Paulo Pimenta lê, então, uma reportagem publicada pela BBC e o castelo de areia do procurador, até então muito seguro, começa a desmoronar.
A reportagem da BBC revela que, a exemplo de Miller, o procurador Jason Linder deixou o Departamento de Justiça dos Estados Unidos e foi para um escritório particular, em nome do qual deu entrevista para defender a J&F.
Publicada em maio de 2017, a reportagem da BBC, estranhamente, não apresenta Jason Linder como um profissional que teve relação de trabalho com a J&F — também do outro lado do balcão, a exemplo de Miller —, como procurador do Departamento de Justiça dos Estados Unidos.
O advogado é apresentado como “especialista em crimes do colarinho branco americano, que atuou, de 2007 até o início deste mês, como procurador federal especializado em fraudes internacionais no Departamento de Justiça americano”.
Também é qualificado como diretor de investigações globais anticorrupção do escritório Irell & Manella. Na reportagem, Jason Linder diz que os Estados Unidos não poderiam investigar os irmãos Joesley e Wesley Batista.
Atual diretor de investigações globais anticorrupção do escritório Irell & Manella, Linder diz que o governo dos EUA só poderia investigar individualmente os dois brasileiros se eles tivessem cometido crimes em solo americano, ou se tivessem cargos na subsidiária da empresa nos EUA.
Nem Joesley, nem Wesley, entretanto, aparecem como diretores da chamada “JBS USA”, braço americano da empresa. O único Batista na diretoria da JBS USA é Wesley Batista Filho – filho de Wesley, que começou como trainee na empresa em 2010 e hoje é presidente do setor de carne de boi nos EUA.
Assim, como não há provas ou delações de crimes corridos fora do Brasil, e nenhum dos dois Batistas em cargos nos EUA, a Justiça americana não tem poder de investigá-los.
O texto da BBC tem jeito de matéria encomendada, já que livra a cara dos irmãos Batista, com reflexo do mercado de ações, e omite que Jason Linder atuou, como procurador, no caso da J&F.
Ambos, portanto, de investigadores passaram a ter interesse pela defesa da empresa dos irmãos Joesley.
Esse trecho do depoimento de Miller, o mais importante de toda fala do ex-procurador, revela proximidade entre autoridades do Ministério Público Federal do Brasil e o Departamento de Justiça dos Estados Unidos.

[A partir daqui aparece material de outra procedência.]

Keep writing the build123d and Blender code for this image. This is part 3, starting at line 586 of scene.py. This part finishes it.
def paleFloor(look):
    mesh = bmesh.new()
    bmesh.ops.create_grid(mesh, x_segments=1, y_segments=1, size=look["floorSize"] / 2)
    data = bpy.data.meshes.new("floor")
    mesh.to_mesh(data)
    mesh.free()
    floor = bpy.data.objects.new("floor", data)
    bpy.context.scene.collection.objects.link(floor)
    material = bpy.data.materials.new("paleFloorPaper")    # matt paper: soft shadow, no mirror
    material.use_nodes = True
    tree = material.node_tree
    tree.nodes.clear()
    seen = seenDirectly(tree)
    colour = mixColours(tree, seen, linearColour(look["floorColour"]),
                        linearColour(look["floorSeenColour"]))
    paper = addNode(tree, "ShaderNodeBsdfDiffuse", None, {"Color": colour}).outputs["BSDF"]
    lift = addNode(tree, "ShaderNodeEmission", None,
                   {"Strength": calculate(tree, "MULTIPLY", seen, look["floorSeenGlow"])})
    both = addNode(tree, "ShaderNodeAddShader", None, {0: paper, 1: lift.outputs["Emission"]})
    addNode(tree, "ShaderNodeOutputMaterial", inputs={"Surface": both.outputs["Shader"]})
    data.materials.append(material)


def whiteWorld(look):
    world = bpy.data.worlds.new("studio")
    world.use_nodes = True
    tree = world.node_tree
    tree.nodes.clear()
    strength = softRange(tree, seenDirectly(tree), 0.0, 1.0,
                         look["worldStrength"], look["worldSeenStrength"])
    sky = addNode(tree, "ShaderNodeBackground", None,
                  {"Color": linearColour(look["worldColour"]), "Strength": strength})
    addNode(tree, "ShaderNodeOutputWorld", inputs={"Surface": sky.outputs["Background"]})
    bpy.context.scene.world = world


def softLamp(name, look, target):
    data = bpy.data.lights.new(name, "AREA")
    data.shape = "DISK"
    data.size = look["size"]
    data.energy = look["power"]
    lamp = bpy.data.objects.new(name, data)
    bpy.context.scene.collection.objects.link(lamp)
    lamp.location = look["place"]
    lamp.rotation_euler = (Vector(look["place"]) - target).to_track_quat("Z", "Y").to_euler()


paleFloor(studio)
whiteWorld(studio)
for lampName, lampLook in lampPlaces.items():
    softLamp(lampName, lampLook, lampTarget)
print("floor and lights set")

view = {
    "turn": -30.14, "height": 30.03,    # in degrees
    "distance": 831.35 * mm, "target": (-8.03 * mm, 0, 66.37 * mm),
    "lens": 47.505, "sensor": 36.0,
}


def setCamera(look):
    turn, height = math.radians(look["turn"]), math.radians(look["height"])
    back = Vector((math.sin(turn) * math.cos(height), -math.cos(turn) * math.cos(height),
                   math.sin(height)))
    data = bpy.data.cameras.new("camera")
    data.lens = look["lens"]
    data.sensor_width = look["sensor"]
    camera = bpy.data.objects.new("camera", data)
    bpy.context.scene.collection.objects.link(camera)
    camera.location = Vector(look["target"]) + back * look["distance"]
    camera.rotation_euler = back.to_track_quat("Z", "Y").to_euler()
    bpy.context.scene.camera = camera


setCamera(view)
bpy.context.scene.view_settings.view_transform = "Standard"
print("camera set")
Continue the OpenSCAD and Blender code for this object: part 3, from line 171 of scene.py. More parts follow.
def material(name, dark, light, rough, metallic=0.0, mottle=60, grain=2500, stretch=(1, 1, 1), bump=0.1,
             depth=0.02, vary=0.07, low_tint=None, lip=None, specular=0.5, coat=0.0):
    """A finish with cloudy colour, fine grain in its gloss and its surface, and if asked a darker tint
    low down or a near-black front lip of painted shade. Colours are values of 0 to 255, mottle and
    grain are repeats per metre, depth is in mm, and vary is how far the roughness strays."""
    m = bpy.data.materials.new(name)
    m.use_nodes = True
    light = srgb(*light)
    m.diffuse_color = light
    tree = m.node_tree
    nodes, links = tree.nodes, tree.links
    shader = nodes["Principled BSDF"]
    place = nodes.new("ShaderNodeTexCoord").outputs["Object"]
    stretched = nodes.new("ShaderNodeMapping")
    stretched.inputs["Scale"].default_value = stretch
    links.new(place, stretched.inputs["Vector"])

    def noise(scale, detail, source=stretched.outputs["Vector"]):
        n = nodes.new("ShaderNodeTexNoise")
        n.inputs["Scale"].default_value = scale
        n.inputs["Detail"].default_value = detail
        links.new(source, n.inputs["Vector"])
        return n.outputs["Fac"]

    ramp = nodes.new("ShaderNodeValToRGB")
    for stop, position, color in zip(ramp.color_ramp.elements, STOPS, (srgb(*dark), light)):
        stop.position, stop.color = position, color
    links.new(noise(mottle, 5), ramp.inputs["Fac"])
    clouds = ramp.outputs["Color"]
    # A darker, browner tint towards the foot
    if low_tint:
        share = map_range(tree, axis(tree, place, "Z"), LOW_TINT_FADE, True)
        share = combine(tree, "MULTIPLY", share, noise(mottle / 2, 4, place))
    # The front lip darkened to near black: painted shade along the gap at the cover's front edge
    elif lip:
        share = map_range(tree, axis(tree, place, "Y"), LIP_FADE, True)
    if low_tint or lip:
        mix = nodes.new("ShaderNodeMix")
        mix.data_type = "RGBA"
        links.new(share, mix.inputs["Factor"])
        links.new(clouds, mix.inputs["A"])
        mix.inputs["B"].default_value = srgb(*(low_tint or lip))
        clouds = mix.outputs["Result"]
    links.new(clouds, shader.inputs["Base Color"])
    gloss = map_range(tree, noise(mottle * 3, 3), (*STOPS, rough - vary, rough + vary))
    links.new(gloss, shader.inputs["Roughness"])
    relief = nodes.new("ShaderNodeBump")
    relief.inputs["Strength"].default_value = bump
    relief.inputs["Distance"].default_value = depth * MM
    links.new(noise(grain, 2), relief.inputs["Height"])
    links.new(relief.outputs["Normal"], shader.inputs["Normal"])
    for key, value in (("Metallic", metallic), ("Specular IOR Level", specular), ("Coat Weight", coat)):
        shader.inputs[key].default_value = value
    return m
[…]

Uma relação estranha, como lembrou o deputado Wadih Damous, ao tomar conhecimento de que Miller integrou uma comitiva de procuradores que, liderados por Rodrigo Janot, esteve no Departamento de Justiça dos Estados, ainda 2015, quando Dilma Rousseff era presidente da República.
O deputado Damous, que é advogado e já foi presidente da OAB do Rio de Janeiro, perguntou se o Ministério da Justiça sabia dessa reunião nos Estados Unidos, para tratar de corrupção na Petrobras, empresa que, à época, estava sendo processada na Justiça por investidores que se consideravam lesados pelos casos de corrupção denunciados pelo Ministério Publico. Os acordos de cooperação estabelecem que ajuda mútua só pode ocorrer através do governo federal, seja pelo Ministério da Justiça ou das Relações Exteriores — ou de ambos. Miller não soube dizer se o governo Dilma sabia dessa reunião.
“Para mim, há um quinta-colunismo nessa relação, o senhor não acha?”, perguntou Damous, com o uso de uma expressão que significa deslealdade, traição — quinta coluna era como Cesar chamava, no império romano, os traidores do exército. Miller não concordou com a colocação de Damous.
A CPMI da J&F avançou, com o depoimento do ex-procurador, ao se aproximar de uma relação nada transparente das autoridades da Justiça brasileira e do Ministério Público Federal com o governo dos Estados Unidos. O depoimento do advogado Rodrigo Tacla Durán, previsto para esta quinta-feira, dia 30, deve jogar mais luz no ambiente de trevas em que se transformou o Lava Jato.